Was Unternehmen jetzt tun sollten
Konkrete Schutzmaßnahmen: Für IT-Sicherheitsverantwortliche ergeben sich daraus klare Handlungsaufforderungen:
- Zero-Trust-Architekturen aufbauen und Netzwerke segmentieren.
- Protokollanalyse und Anomalieerkennung für internen Datenverkehr etablieren.
- NTLM und veraltete Authentifizierungsprotokolle deaktivieren.
- IP-Kameras absichern, etwa durch VPN-Zugang, MFA, Deaktivierung unnötiger Ports und Logging.
- Erhöhte Awareness und Schulung zu Spearphishing, insbesondere im Kontext von Fracht, Verteidigung und staatlicher Kommunikation.
Die Empfehlungen folgen Frameworks wie MITRE ATT&CK und MITRE D3FEND und basieren auf realen Vorfällen mit konkreten IoCs (Indicators of Compromise), Malware-Signaturen und bekannten Angriffsskripten.

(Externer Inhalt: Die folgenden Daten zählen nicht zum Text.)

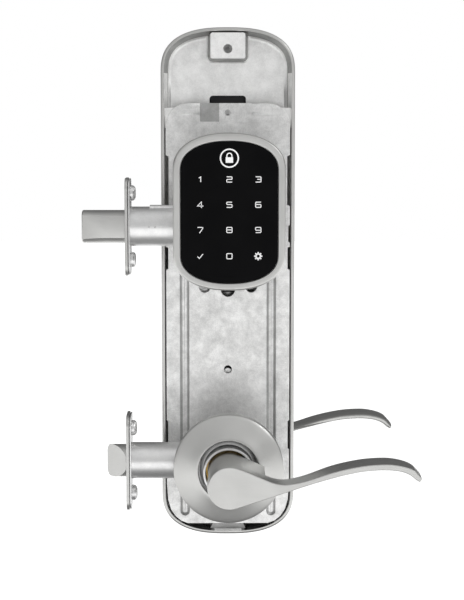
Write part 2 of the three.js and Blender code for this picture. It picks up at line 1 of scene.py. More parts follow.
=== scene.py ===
# %% [markdown]
# # A keypad smart lock, dressed for the camera
# The working model of this lock comes from a CAD frame: every node is in its place, in metres.
# Here each visible piece gets a finer mesh or a better finish. We start by loading the frame and
# keeping its size, because nothing that follows may change it.

# %% Load the frame
import json
import math
import bpy
import bmesh
from mathutils import Matrix, Vector


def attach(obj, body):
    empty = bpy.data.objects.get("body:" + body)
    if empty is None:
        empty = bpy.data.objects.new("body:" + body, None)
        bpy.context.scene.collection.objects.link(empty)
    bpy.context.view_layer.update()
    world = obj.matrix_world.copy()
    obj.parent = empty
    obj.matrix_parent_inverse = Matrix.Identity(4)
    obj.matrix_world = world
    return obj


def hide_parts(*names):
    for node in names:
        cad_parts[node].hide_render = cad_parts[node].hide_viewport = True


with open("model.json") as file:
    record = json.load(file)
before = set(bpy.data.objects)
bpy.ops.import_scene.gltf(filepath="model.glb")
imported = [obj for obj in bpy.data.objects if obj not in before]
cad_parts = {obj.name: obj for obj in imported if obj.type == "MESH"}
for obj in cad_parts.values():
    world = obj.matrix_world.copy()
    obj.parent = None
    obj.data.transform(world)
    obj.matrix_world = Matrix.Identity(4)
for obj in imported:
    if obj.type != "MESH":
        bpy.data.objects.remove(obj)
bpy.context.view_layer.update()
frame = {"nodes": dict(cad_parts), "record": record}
MM = 0.001

# %% [markdown]
# ## The camera
# A product camera stands about a metre in front of the door, a little above the keypad, and looks
# slightly down. A long lens keeps the tall housing straight. We set it first, so that every later
# piece can be judged from the same place.

# %% Camera
camera_data = bpy.data.cameras.new("product_camera")
camera_data.sensor_width = 36
camera_data.lens = 101.44
camera_data.clip_end = 20
camera = bpy.data.objects.new("product_camera", camera_data)
bpy.context.scene.collection.objects.link(camera)
camera.location = (-0.0076, -0.9944, 0.2021)
tilt_down, turn_right = 0.1062, 0.0099
camera.rotation_euler = (math.pi / 2 - tilt_down, 0, -turn_right)
bpy.context.scene.camera = camera
print("lens", camera_data.lens)

# %% [markdown]
# ## Colours and nodes
# Colours are written as the sRGB hex values a designer would use, and one function turns them
# into the linear values that shaders work in. A second small function adds a node, fills in its
# settings and makes its links, so a material reads as a list of steps. An input is named in full,
# or by its number where several share a name: i3 is input number 3.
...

Die Angriffe der GRU zeigen deutlich, wie sich klassische Spionage mit digitalen Mitteln und geopolitischen Interessen verknüpfen lässt – und welche Auswirkungen Geopolitik auf Unternehmenspolitik hat: Ziel ist nicht nur Informationsgewinnung, sondern auch strategische Einschüchterung und die Erschwerung logistischer Hilfeleistungen für die Ukraine. Unternehmen, die bislang glaubten, nur „indirekt“ betroffen zu sein, müssen umdenken: Auch Dienstleister, Zulieferer und Infrastrukturpartner geraten ins Visier, wenn sie in sicherheitspolitisch relevanten Bereichen tätig sind.
Fazit
Die aktuelle Cybersecurity-Warnung ist ein Weckruf für Unternehmen in der EU – insbesondere in Transport, Logistik und IT. Staatlich gesteuerte Spionage ist keine abstrakte Bedrohung mehr, sondern eine konkrete Realität. Die Antwort darauf liegt nicht allein im technischen Schutz, sondern auch in klarer politischer Kommunikation, abgestimmter internationaler Zusammenarbeit und einer aktiven Resilienzstrategie in der digitalen Infrastruktur.